Monday, January 02, 2006

2 in one

New year!! No resolutions for me this year, I stopped hoping na tatangkad at papayat pa ko.. hehe joke lang, syempre meron.. I wouldn’t wait na mag new year bago ko mag evaluate sa sarili ko.. I have the whole year to change or do whatever.. Ayaw ko na new year ko lang pag-iisipan ang mga gusto ko baguhin sa buhay at sarili ko.. ok n b un? May isa pa pla, ndi na ko magiging maingay ever, kakalma at ngigniti ngiti na lang ako.. sana makaya ko.. may isa pa pla, ndi ko na papakialaman c gretel, for survival na lang talaga sya.. ndi rude ung gagawin ko, precautionary measure un.. hehe

Sana magkaron ako ng magandang trabaho, Para sa kin after my 4th year in college, my mom’s responsibility to provide for me stops and my responsibility as a daughter begins..
I want my mom to retire this year, she deserves more than what she’s getting now.. Convincing her to retire is a hard battle to win pero that’s a different story na.. She deserves a vacation and a comfortable life without her working her butt off..I promised her a vacation after my first year at work..basta, everytime na aalis kmi laging sya ang gumagastos at alam ko shopaholic ang mama ko before my dad left so ibabalik ko sya sa pagiging shopaholic nya, hehe.. basta pampering to the max ang gusto ko.

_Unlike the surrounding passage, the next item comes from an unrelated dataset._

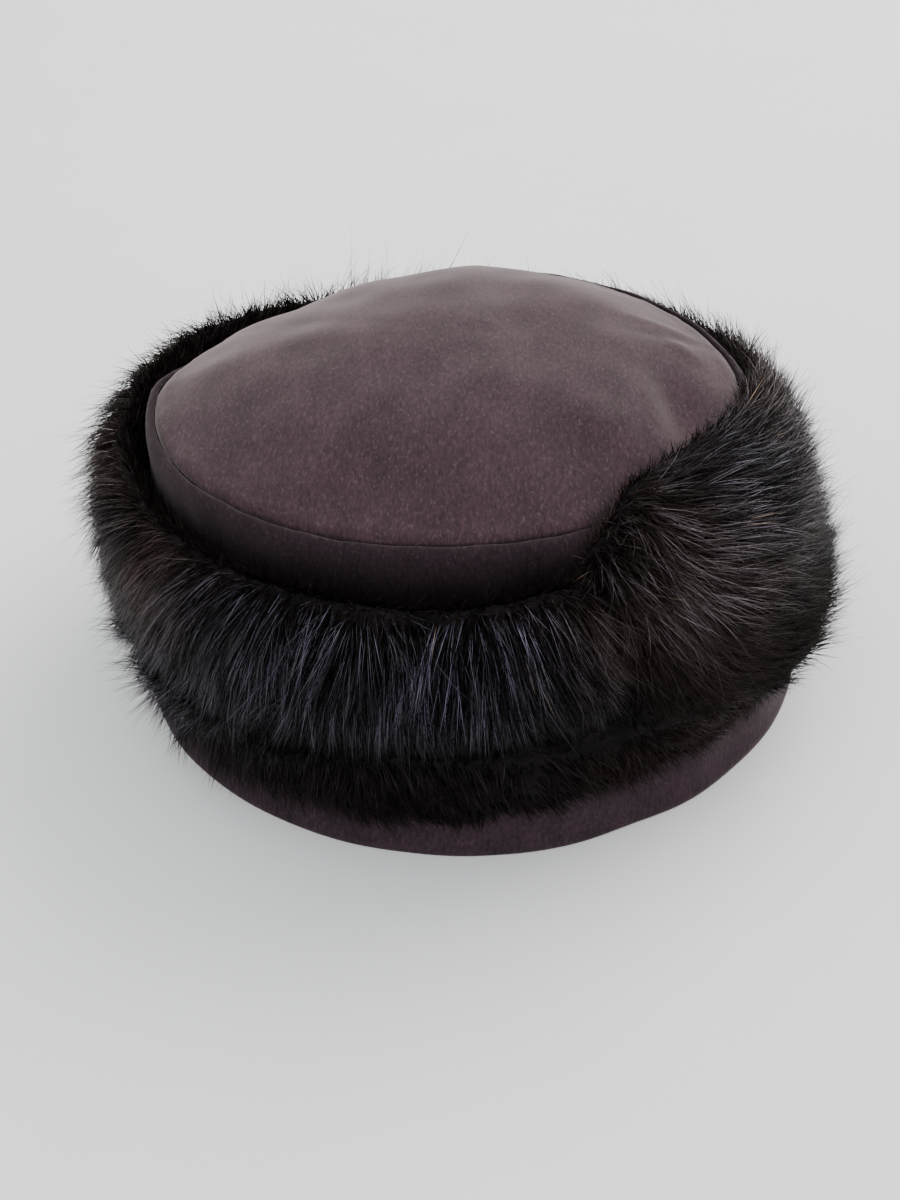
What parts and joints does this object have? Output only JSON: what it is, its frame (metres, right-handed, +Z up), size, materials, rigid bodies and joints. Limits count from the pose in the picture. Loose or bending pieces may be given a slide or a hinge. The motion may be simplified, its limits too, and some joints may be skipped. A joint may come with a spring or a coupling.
{
  "type": "fur hat",
  "caption": "Oval cloth-crowned winter hat with a turned-up deep fur cuff in two pieces, a lower fur band and a short flared cloth brim, hollow for a head.",
  "frame": {"origin": "on the floor, under the middle of the hat's plan", "axes": "+X to the wearer's long side of the oval, where the higher fur flap is, +Y away from the side that shows the cuff's join, +Z up"},
  "size_m": [0.2328, 0.2126, 0.1146],
  "materials": {
    "crown_cloth": "soft napped plum-brown cloth",
    "fur": "deep glossy near-black brown fur"
  },
  "bodies": {
    "root": {"crown_tip": "crown_cloth", "crown_side": "crown_cloth", "brim": "crown_cloth", "fur_band": "fur", "fur_cuff": "fur", "fur_flap": "fur"}
  },
  "joints": []
}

Random thought: Ate map give me a year at dadalaw ako dyan, I promised mama na I-ttreat ko sya ng isang bakasyon e, ako ang magbabayad ng buo, niloloko kc nya ko na malamang issubsudize pa rin daw nya un.. basta nxt summer dyan kami, mag-iipon ako.. Lord bigyan nyo po ako ng magandang job, pls po.

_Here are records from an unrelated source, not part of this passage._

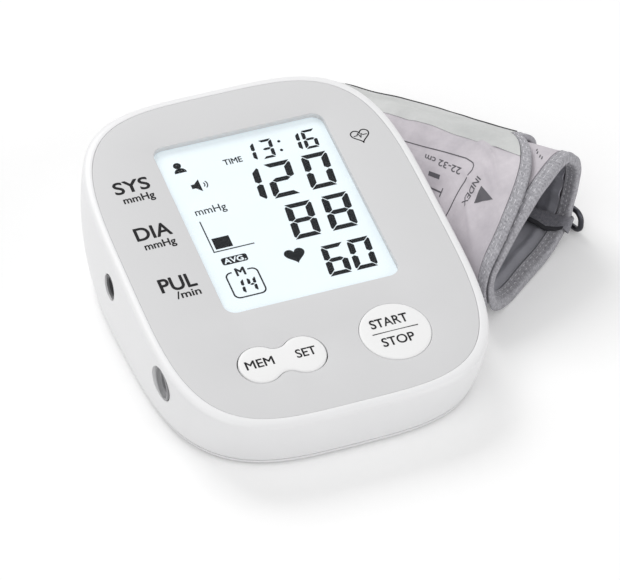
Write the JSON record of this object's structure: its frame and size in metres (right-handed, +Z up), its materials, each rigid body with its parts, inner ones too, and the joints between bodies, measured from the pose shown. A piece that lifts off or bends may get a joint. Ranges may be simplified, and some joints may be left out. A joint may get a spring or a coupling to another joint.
{
  "type": "blood pressure monitor",
  "caption": "Desk blood pressure monitor with a slanted face, segment display, round start button, rocking memory and set key, air socket, and a rolled arm cuff beside it.",
  "frame": {"origin": "on the flat underside of the case, at the middle of its width and 70 mm behind its front edge; the rubber feet reach 1 mm below it", "axes": "+Z up, +Y from the user's side to the back, +X to the right as the user sees it; the cuff stands to the right"},
  "size_m": [0.1691, 0.1752, 0.0467],
  "materials": {
    "case_white": "satin",
    "panel_grey": "fine matt",
    "clear_window": "clear, polished",
    "display_glass": "polished",
    "backlight_white": "milky",
    "contact_rubber": "matt",
    "key_white": "satin",
    "dome_rubber": "matt",
    "board_green": "solder mask",
    "part_black": "matt",
    "screw_steel": "zinc plated",
    "cell_wrap": "plain wrapped cell",
    "contact_plate": "nickel plated",
    "socket_grey": "satin",
    "jack_black": "satin",
    "pump_plastic": "satin",
    "pump_rubber": "matt",
    "pump_steel": "zinc plated",
    "tube_rubber": "milky",
    "foot_rubber": "matt",
    "cuff_cloth": "brushed nylon",
    "lining_cloth": "woven nylon",
    "binding_tape": "ribbed tape",
    "bladder_rubber": "matt",
    "hook_tape": "hook side",
    "ring_metal": "dark, smooth",
    "port_plastic": "satin"
  },
  "bodies": {
    "monitor": {"top_cover": "case_white", "bottom_cover": "case_white", "face_panel": "panel_grey", "screen_lens": "clear_window", "lcd_glass": "display_glass", "lcd_backlight": "backlight_white", "lcd_contact_strip": "contact_rubber", "start_dome": "dome_rubber", "memory_dome": "dome_rubber", "set_dome": "dome_rubber", "main_board": "board_green", "buzzer": "part_black", "pressure_sensor": "part_black", "board_screw_1": "screw_steel", "board_screw_2": "screw_steel", "case_screw_1": "screw_steel", "case_screw_2": "screw_steel", "case_screw_3": "screw_steel", "case_screw_4": "screw_steel", "battery_1": "cell_wrap", "battery_2": "cell_wrap", "battery_3": "cell_wrap", "battery_4": "cell_wrap", "contact_back_left": "contact_plate", "contact_back_right": "contact_plate", "contact_front_left": "contact_plate", "contact_front_middle": "contact_plate", "contact_front_right": "contact_plate", "air_socket": "socket_grey", "dc_jack": "jack_black", "pump_valve_cover": "pump_plastic", "pump_crank_case": "pump_plastic", "air_manifold": "pump_plastic", "pump_diaphragm": "pump_rubber", "pump_motor_can": "pump_steel", "release_valve": "pump_steel", "valve_hose": "tube_rubber", "pump_hose": "tube_rubber", "socket_hose": "tube_rubber", "sensor_hose": "tube_rubber", "rubber_foot_1": "foot_rubber", "rubber_foot_2": "foot_rubber", "rubber_foot_3": "foot_rubber", "rubber_foot_4": "foot_rubber", "cuff_shell": "cuff_cloth", "cuff_flap": "cuff_cloth", "cuff_lining": "lining_cloth", "cuff_ring_loop": "lining_cloth", "cuff_near_binding": "binding_tape", "cuff_far_binding": "binding_tape", "cuff_flap_binding": "binding_tape", "cuff_bladder": "bladder_rubber", "cuff_hook_tape": "hook_tape", "cuff_hose_port": "port_plastic"},
    "start_button": {"start_stop_button": "key_white"},
    "memory_set_key": {"memory_set_key": "key_white"},
    "battery_door": {"battery_door": "case_white"},
    "fastening_ring": {"cuff_ring": "ring_metal"},
    "pump_rotor": {"pump_rotor": "pump_steel"},
    "valve_plunger": {"valve_plunger": "pump_steel"}
  },
  "joints": [
    {"name": "start_press", "type": "slide", "parent": "monitor", "child": "start_button", "axis": [0, 0.1736, -0.9848], "range_m": [0, 0.001], "stiffness_N_per_m": 900, "deforming": ["start_dome"]},
    {"name": "key_rock", "type": "hinge", "parent": "monitor", "child": "memory_set_key", "pos_m": [-0.01735, -0.04474, 0.02033], "axis": [0, 0.9848, 0.1736], "range_deg": [-4, 4], "stiffness_Nm_per_rad": 0.1, "deforming": ["memory_dome", "set_dome"]},
    {"name": "door_swing", "type": "hinge", "parent": "monitor", "child": "battery_door", "pos_m": [-0.001, 0.0049, 0.0003], "axis": [-1, 0, 0], "range_deg": [0, 60]},
    {"name": "ring_swing", "type": "hinge", "parent": "monitor", "child": "fastening_ring", "pos_m": [0.111, 0.008, 0.00795], "axis": [-0.282, 0.9594, 0], "range_deg": [-75, 40]},
    {"name": "rotor_spin", "type": "hinge", "parent": "monitor", "child": "pump_rotor", "pos_m": [0.0418, 0.0268, 0.0124], "axis": [0, 1, 0], "continuous": true},
    {"name": "plunger_slide", "type": "slide", "parent": "monitor", "child": "valve_plunger", "axis": [-1, 0, 0], "range_m": [0, 0.0008], "stiffness_N_per_m": 600}
  ]
}
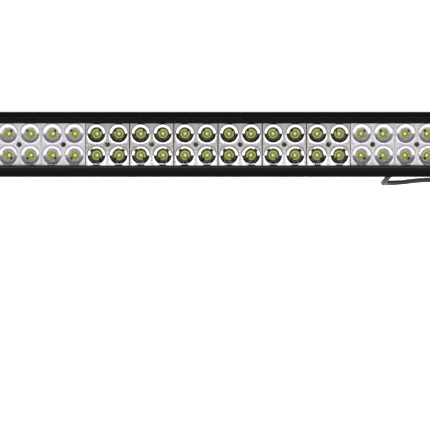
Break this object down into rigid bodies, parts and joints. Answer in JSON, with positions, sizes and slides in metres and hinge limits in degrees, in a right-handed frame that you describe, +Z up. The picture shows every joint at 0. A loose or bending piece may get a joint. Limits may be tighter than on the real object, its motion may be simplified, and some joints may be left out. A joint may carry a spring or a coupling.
{
  "type": "led light bar",
  "caption": "Straight LED light bar for vehicles: finned black housing, clear window over mirror cups, tilting end brackets and a rear power lead.",
  "frame": {"origin": "on the mounting surface, midway between the two feet and under the middle of the bar's depth", "axes": "+X along the bar, +Z up from the mounting surface, the light leaves towards -Y"},
  "size_m": [0.656, 0.179, 0.091],
  "materials": {
    "black_aluminium": "black satin powder coat over extruded aluminium",
    "black_cast": "black satin powder coat over die-cast aluminium",
    "black_trim": "black anodised aluminium",
    "black_rubber": "moulded silicone rubber",
    "clear_lens": "clear polycarbonate",
    "clear_silicone": "dark silicone",
    "reflector_metallised": "vacuum-metallised plastic",
    "dark_screws": "dark phosphated steel",
    "steel_screws": "zinc-plated steel",
    "led_white": "white ceramic package",
    "phosphor": "yellow-green phosphor",
    "dome_silicone": "clear silicone dome",
    "board_white": "aluminium-core board with white solder mask",
    "thermal_pad": "grey thermal pad",
    "dark_component": "moulded epoxy",
    "capacitor_can": "drawn can",
    "connector_white": "moulded nylon",
    "black_nylon": "moulded nylon",
    "cord_rubber": "smooth black jacket",
    "lead_red": "insulated wire",
    "lead_black": "insulated wire",
    "connector_shell": "moulded nylon",
    "connector_wedge": "moulded nylon",
    "connector_gasket": "silicone seal",
    "plated_contact": "plated",
    "stainless": "stainless steel",
    "bracket_steel": "black powder coat over pressed steel"
  },
  "bodies": {
    "lamp": {"board_links": "connector_white", "board_screws": "steel_screws", "breather_vent": "black_nylon", "connector_body": "connector_shell", "connector_contacts": "plated_contact", "connector_lock": "connector_wedge", "connector_seal": "connector_gasket", "driver_capacitors": "capacitor_can", "driver_chips": "dark_component", "driver_inductors": "dark_component", "end_cap_left": "black_cast", "end_cap_right": "black_cast", "end_cap_screws_left": "stainless", "end_cap_screws_right": "stainless", "end_gasket_left": "black_rubber", "end_gasket_right": "black_rubber", "gland_body": "black_nylon", "gland_nut": "black_nylon", "gland_seal": "black_rubber", "gland_seal_ring": "black_rubber", "housing": "black_aluminium", "lead_negative": "lead_black", "lead_positive": "lead_red", "led_board_1": "board_white", "led_board_2": "board_white", "led_board_3": "board_white", "led_board_4": "board_white", "led_board_5": "board_white", "led_domes": "dome_silicone", "led_packages": "led_white", "led_phosphors": "phosphor", "lens": "clear_lens", "lens_gasket": "clear_silicone", "lens_retainer_bottom": "black_trim", "lens_retainer_top": "black_trim", "lock_bolts": "stainless", "lock_spring_washers": "stainless", "lock_washers": "stainless", "pivot_bolts": "stainless", "pivot_spring_washers": "stainless", "pivot_washers": "stainless", "power_cord": "cord_rubber", "reflector_flood_1": "reflector_metallised", "reflector_flood_2": "reflector_metallised", "reflector_flood_3": "reflector_metallised", "reflector_flood_4": "reflector_metallised", "reflector_screws": "dark_screws", "reflector_spot_1": "reflector_metallised", "reflector_spot_2": "reflector_metallised", "reflector_spot_3": "reflector_metallised", "reflector_spot_4": "reflector_metallised", "reflector_spot_5": "reflector_metallised", "reflector_spot_6": "reflector_metallised", "thermal_pads": "thermal_pad"},
    "bracket_left": {"bracket_left": "bracket_steel"},
    "bracket_right": {"bracket_right": "bracket_steel"}
  },
  "joints": [
    {"name": "tilt_left", "type": "hinge", "parent": "lamp", "child": "bracket_left", "pos_m": [-0.286, -0.00985, 0.0515], "axis": [1, 0, 0], "range_deg": [-45, 45]},
    {"name": "tilt_right", "type": "hinge", "parent": "lamp", "child": "bracket_right", "pos_m": [0.286, -0.00985, 0.0515], "axis": [1, 0, 0], "range_deg": [-45, 45]}
  ]
}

___________________________
no progress sa thesis ko.. independence to the nth level kmi sa thesis advisers namin nina rocker at netnet, which is both good and bad...
seperation anxiety... again..
in the span of 2 weeks, my blockmates and i had 2 "parties" (aj's then josh' haus) which turned more into a showdown between rocker and kae kung cno ang mas madaming mainom, cool cla malasing.. as in masaya cla at malutong magmura.
i love my block, theyre good friends (with one exception, of course); we can talk about anything under the sun, from silly stuff to life-changing topics..
ang pinagsisishan ko, bat ngaun lang kmi nagkaganito? eversince naman we know that we can have fun pero wala lang talagang nagyaya, we know that there's something special sa min, sayang ung panahon.. (ang drama)basta they're the bunch na i'm proud na nakilala ko and i hope that the bond stays even after we leave school.. weird, i miss them already, at iniisip ko pa lang to..

Friday, December 23, 2005

unknown

i like solitude.. i've always appreciated my time alone, but i sometimes take it to an unlikely level.. im 2 days home alone. my mom went to pampanga and i chose not to go with her, my brother is at work and i dont think he'll be coming home for christmas eve. My mom will be back on the 25th before the morning breaks.. my cousins invited me to their place to spend the next two days with them, but again i turned them down.. my bestfriend jb even invited me too batangas para dun mag noche buena, pero weird un kasi family reuniion nila un, i would look like his gf, haha..weird tlaga..
it became a part of me.. i was figuratively alone for the first 11 years of my life and after thmy 11th year it became both figuratively and physically most of the time. i dont hate it, i actually like it.. i look for it.. i always wanted my time alone, doing nothing, just staring at thin air, watching dvds, listening to music or walking around.. it actually feels rejuvenating, i feel like im ready for a new week or for school.. its not sad for me, and that is why its weird..
my mom promised that will have fun on the 25th while continuously asking me why the heck do i want to stay at home, she cant believe that i dont really mind. this is my time.. :)

Friday, December 16, 2005

after a long time

i got may wish for christmas!!! dalawa pa... nice thing about it, e nanggaling un sa mga closest friends ko.. ang fun!!
i asked the magic8ball (the other one) tungkol sa isang tao, at consistent ang mga sagot nila..is he gay? "signs point to yes".. magiging kami b pag ligawan ko sya? 'it is certain".. tanga b c shana? " yes, definitely".. db?!?!?!?! nakakainis?!?!?!?!
Fun ung christmas party namin sa polis, tinatamaan nanaman ako ng seperation anxiety at 3 months pa before grad,ano mangyayari pag february na?!